:: Material

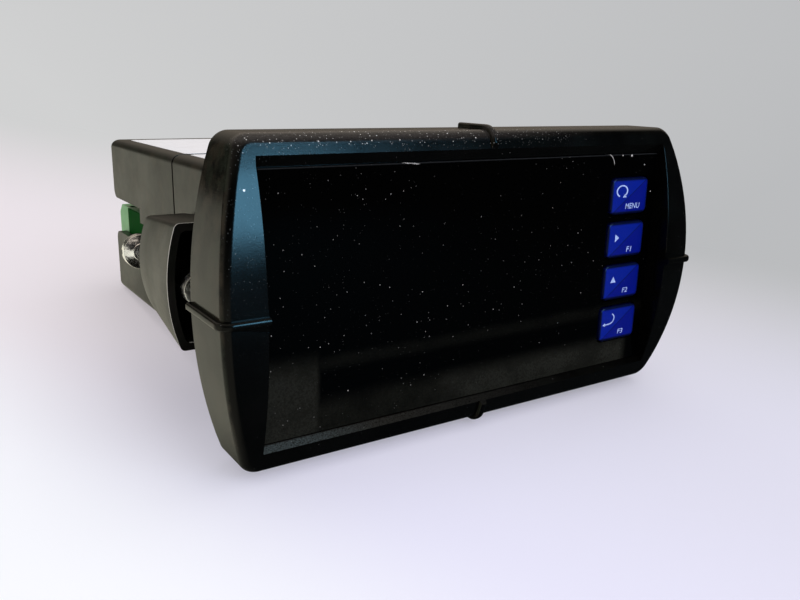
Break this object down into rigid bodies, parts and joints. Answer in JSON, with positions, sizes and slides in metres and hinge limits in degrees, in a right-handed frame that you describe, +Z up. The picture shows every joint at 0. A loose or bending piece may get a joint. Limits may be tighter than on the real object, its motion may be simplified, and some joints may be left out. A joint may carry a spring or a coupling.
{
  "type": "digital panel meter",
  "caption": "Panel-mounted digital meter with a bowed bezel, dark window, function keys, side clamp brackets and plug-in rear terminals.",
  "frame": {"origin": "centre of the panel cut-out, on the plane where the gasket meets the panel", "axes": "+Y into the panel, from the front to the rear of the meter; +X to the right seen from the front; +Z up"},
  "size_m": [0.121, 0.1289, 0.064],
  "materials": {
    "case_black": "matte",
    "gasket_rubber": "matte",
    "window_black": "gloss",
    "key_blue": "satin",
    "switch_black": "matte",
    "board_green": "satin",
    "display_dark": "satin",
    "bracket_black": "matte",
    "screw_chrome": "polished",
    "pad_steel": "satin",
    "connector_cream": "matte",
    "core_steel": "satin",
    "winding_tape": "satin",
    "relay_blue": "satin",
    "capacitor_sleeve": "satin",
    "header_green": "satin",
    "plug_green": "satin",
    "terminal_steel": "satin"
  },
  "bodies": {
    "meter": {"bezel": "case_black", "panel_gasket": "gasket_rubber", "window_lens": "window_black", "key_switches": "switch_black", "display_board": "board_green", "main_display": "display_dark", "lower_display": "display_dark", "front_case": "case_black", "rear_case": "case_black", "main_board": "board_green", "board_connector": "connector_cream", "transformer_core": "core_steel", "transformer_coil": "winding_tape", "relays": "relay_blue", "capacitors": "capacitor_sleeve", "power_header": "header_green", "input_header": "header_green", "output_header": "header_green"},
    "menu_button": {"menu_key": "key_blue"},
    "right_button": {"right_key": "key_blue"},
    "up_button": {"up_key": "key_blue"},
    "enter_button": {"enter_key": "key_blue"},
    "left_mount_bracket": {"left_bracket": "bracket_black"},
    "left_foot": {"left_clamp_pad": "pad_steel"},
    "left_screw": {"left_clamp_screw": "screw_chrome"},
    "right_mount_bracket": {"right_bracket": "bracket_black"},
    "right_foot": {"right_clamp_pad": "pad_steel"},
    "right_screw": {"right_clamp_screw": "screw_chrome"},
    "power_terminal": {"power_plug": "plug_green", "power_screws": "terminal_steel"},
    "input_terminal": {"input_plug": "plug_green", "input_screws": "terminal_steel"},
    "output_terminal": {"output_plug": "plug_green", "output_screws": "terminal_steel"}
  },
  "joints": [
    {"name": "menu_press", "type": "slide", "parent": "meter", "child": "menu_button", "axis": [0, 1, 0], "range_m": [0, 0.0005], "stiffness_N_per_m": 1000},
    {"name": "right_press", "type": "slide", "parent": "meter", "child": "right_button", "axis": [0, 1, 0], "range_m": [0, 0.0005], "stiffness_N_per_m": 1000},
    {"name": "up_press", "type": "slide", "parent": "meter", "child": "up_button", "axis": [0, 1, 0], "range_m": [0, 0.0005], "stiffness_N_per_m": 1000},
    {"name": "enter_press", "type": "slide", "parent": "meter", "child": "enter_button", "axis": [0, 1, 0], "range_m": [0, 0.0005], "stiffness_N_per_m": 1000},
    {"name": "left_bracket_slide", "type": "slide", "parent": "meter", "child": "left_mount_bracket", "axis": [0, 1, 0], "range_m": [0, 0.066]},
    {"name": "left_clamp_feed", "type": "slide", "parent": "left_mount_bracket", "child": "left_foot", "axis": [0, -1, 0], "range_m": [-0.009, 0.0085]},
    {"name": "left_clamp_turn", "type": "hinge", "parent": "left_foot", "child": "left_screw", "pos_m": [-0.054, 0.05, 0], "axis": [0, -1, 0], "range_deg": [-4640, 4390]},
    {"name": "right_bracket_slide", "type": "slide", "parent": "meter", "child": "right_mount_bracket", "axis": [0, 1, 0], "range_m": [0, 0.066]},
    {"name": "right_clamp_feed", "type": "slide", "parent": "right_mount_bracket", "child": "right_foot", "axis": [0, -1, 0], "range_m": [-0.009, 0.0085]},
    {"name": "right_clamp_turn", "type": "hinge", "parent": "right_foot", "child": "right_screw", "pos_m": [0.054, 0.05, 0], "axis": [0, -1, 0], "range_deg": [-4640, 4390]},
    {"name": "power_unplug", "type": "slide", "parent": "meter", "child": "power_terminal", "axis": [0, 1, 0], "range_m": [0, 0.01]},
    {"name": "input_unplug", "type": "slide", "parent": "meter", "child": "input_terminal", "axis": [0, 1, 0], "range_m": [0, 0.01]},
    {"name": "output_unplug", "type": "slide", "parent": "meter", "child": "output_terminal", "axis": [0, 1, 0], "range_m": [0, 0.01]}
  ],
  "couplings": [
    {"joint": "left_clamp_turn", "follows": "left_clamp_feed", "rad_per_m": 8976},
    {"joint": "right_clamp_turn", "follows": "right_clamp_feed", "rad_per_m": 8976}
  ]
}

::::

## Instructions for the task
Copy out the whole listing exactly; please set it all down.

## Answer below
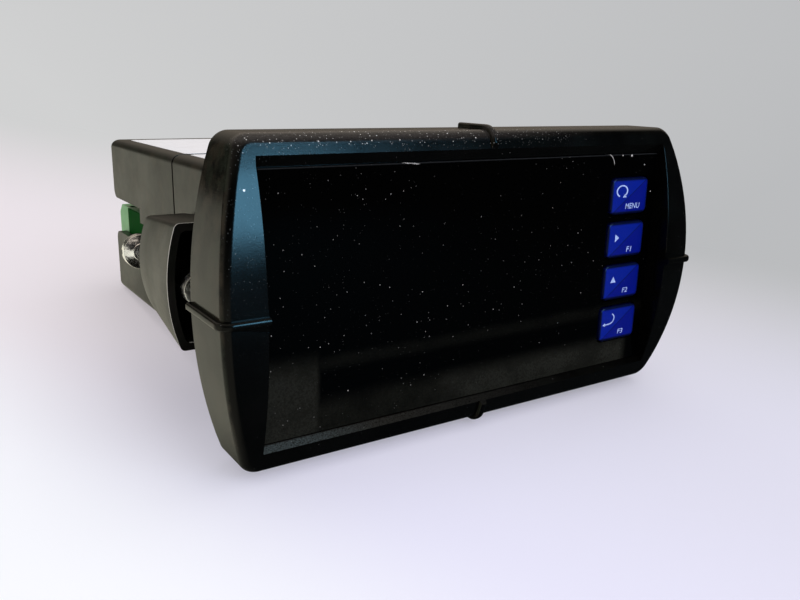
Break this object down into rigid bodies, parts and joints. Answer in JSON, with positions, sizes and slides in metres and hinge limits in degrees, in a right-handed frame that you describe, +Z up. The picture shows every joint at 0. A loose or bending piece may get a joint. Limits may be tighter than on the real object, its motion may be simplified, and some joints may be left out. A joint may carry a spring or a coupling.
{
  "type": "digital panel meter",
  "caption": "Panel-mounted digital meter with a bowed bezel, dark window, function keys, side clamp brackets and plug-in rear terminals.",
  "frame": {"origin": "centre of the panel cut-out, on the plane where the gasket meets the panel", "axes": "+Y into the panel, from the front to the rear of the meter; +X to the right seen from the front; +Z up"},
  "size_m": [0.121, 0.1289, 0.064],
  "materials": {
    "case_black": "matte",
    "gasket_rubber": "matte",
    "window_black": "gloss",
    "key_blue": "satin",
    "switch_black": "matte",
    "board_green": "satin",
    "display_dark": "satin",
    "bracket_black": "matte",
    "screw_chrome": "polished",
    "pad_steel": "satin",
    "connector_cream": "matte",
    "core_steel": "satin",
    "winding_tape": "satin",
    "relay_blue": "satin",
    "capacitor_sleeve": "satin",
    "header_green": "satin",
    "plug_green": "satin",
    "terminal_steel": "satin"
  },
  "bodies": {
    "meter": {"bezel": "case_black", "panel_gasket": "gasket_rubber", "window_lens": "window_black", "key_switches": "switch_black", "display_board": "board_green", "main_display": "display_dark", "lower_display": "display_dark", "front_case": "case_black", "rear_case": "case_black", "main_board": "board_green", "board_connector": "connector_cream", "transformer_core": "core_steel", "transformer_coil": "winding_tape", "relays": "relay_blue", "capacitors": "capacitor_sleeve", "power_header": "header_green", "input_header": "header_green", "output_header": "header_green"},
    "menu_button": {"menu_key": "key_blue"},
    "right_button": {"right_key": "key_blue"},
    "up_button": {"up_key": "key_blue"},
    "enter_button": {"enter_key": "key_blue"},
    "left_mount_bracket": {"left_bracket": "bracket_black"},
    "left_foot": {"left_clamp_pad": "pad_steel"},
    "left_screw": {"left_clamp_screw": "screw_chrome"},
    "right_mount_bracket": {"right_bracket": "bracket_black"},
    "right_foot": {"right_clamp_pad": "pad_steel"},
    "right_screw": {"right_clamp_screw": "screw_chrome"},
    "power_terminal": {"power_plug": "plug_green", "power_screws": "terminal_steel"},
    "input_terminal": {"input_plug": "plug_green", "input_screws": "terminal_steel"},
    "output_terminal": {"output_plug": "plug_green", "output_screws": "terminal_steel"}
  },
  "joints": [
    {"name": "menu_press", "type": "slide", "parent": "meter", "child": "menu_button", "axis": [0, 1, 0], "range_m": [0, 0.0005], "stiffness_N_per_m": 1000},
    {"name": "right_press", "type": "slide", "parent": "meter", "child": "right_button", "axis": [0, 1, 0], "range_m": [0, 0.0005], "stiffness_N_per_m": 1000},
    {"name": "up_press", "type": "slide", "parent": "meter", "child": "up_button", "axis": [0, 1, 0], "range_m": [0, 0.0005], "stiffness_N_per_m": 1000},
    {"name": "enter_press", "type": "slide", "parent": "meter", "child": "enter_button", "axis": [0, 1, 0], "range_m": [0, 0.0005], "stiffness_N_per_m": 1000},
    {"name": "left_bracket_slide", "type": "slide", "parent": "meter", "child": "left_mount_bracket", "axis": [0, 1, 0], "range_m": [0, 0.066]},
    {"name": "left_clamp_feed", "type": "slide", "parent": "left_mount_bracket", "child": "left_foot", "axis": [0, -1, 0], "range_m": [-0.009, 0.0085]},
    {"name": "left_clamp_turn", "type": "hinge", "parent": "left_foot", "child": "left_screw", "pos_m": [-0.054, 0.05, 0], "axis": [0, -1, 0], "range_deg": [-4640, 4390]},
    {"name": "right_bracket_slide", "type": "slide", "parent": "meter", "child": "right_mount_bracket", "axis": [0, 1, 0], "range_m": [0, 0.066]},
    {"name": "right_clamp_feed", "type": "slide", "parent": "right_mount_bracket", "child": "right_foot", "axis": [0, -1, 0], "range_m": [-0.009, 0.0085]},
    {"name": "right_clamp_turn", "type": "hinge", "parent": "right_foot", "child": "right_screw", "pos_m": [0.054, 0.05, 0], "axis": [0, -1, 0], "range_deg": [-4640, 4390]},
    {"name": "power_unplug", "type": "slide", "parent": "meter", "child": "power_terminal", "axis": [0, 1, 0], "range_m": [0, 0.01]},
    {"name": "input_unplug", "type": "slide", "parent": "meter", "child": "input_terminal", "axis": [0, 1, 0], "range_m": [0, 0.01]},
    {"name": "output_unplug", "type": "slide", "parent": "meter", "child": "output_terminal", "axis": [0, 1, 0], "range_m": [0, 0.01]}
  ],
  "couplings": [
    {"joint": "left_clamp_turn", "follows": "left_clamp_feed", "rad_per_m": 8976},
    {"joint": "right_clamp_turn", "follows": "right_clamp_feed", "rad_per_m": 8976}
  ]
}